In the few steps from the office door to our own, I felt a world of things collide. My emotions were rising in my throat and I wanted so badly to crouch down on his level and look him in the eye and hug him and reassure him and remind him that people love and that people can be kind and that when things are right in life you can feel safe with your family and especially the woman who birthed you. Yet, it was in silence that we walked over to the outdoor spicket, where I motioned to him to hold his finger under the cold water. It was the only thing I could think of to do that would in someway acknowledge his injury, and reinforce his decision to tell me about it. My tongue lay limp in my mouth, and by the time I’d decided that it didn’t really matter if he could understand what I said to him, so long as the tone was kind, he was running back into the classroom, smiling and yelling again.

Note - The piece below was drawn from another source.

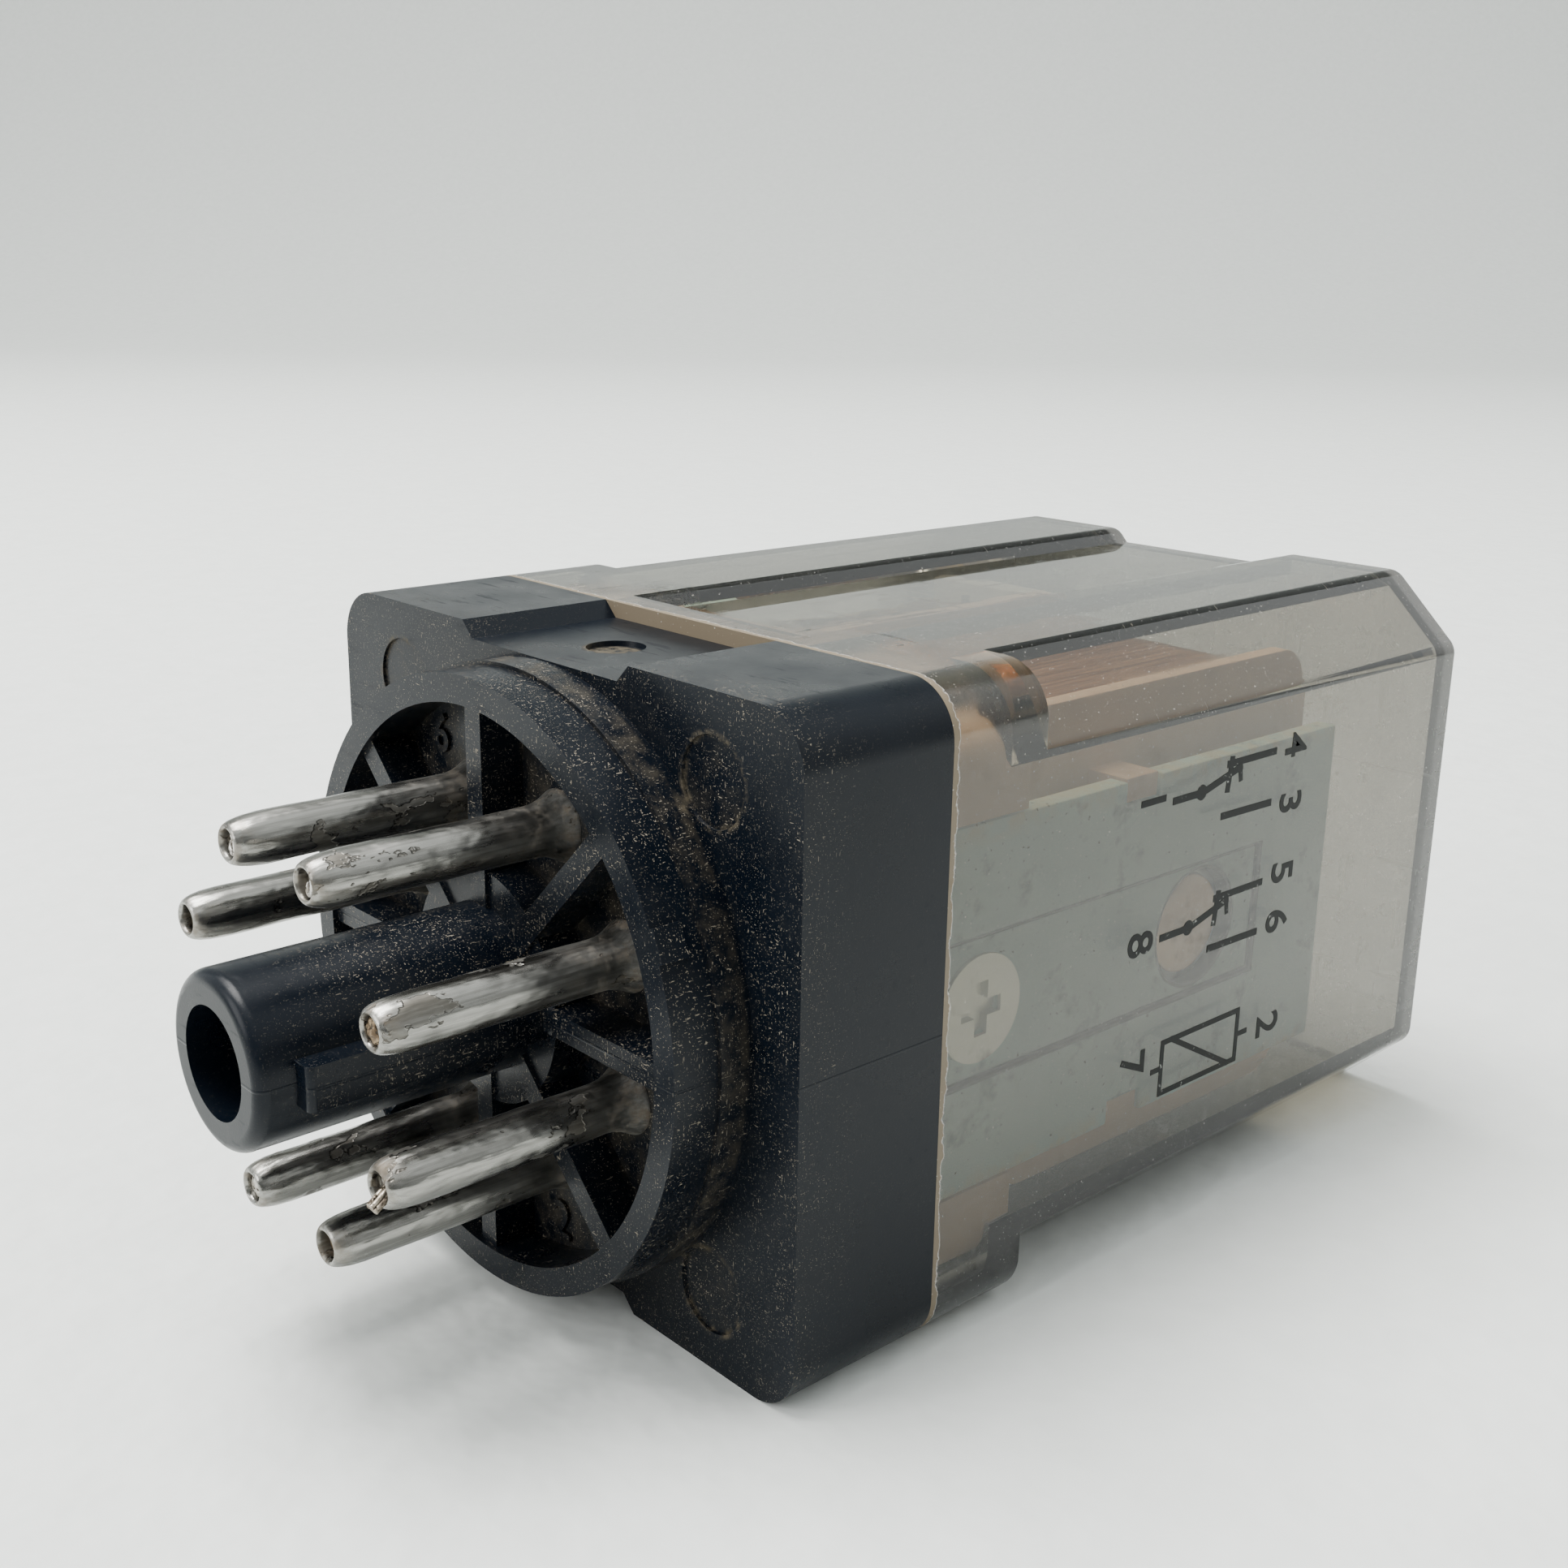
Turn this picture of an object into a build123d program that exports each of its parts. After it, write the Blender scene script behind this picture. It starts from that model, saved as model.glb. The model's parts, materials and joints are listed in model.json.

These kids are so incredible, and so full of life – so willing to ignore every bad thing around them in favor of playground laughter and silly faces – and I’m sitting here with tears running down my cheeks because I just don’t understand what I don’t understand and I don’t understand, not understanding to the point of a lot of raw nothingness. And this is not because I’m some great humanitarian – I struggle constantly with selfish desires and procrastination and laziness and all those things that effect how much I give and how much I help and how much pride I can have in my work – it’s just that I’m here in it, so it hits me now. To me, it’s just this giant tidal wave that keeps on rolling, and if you stand on the sand long enough, it will wash you under too.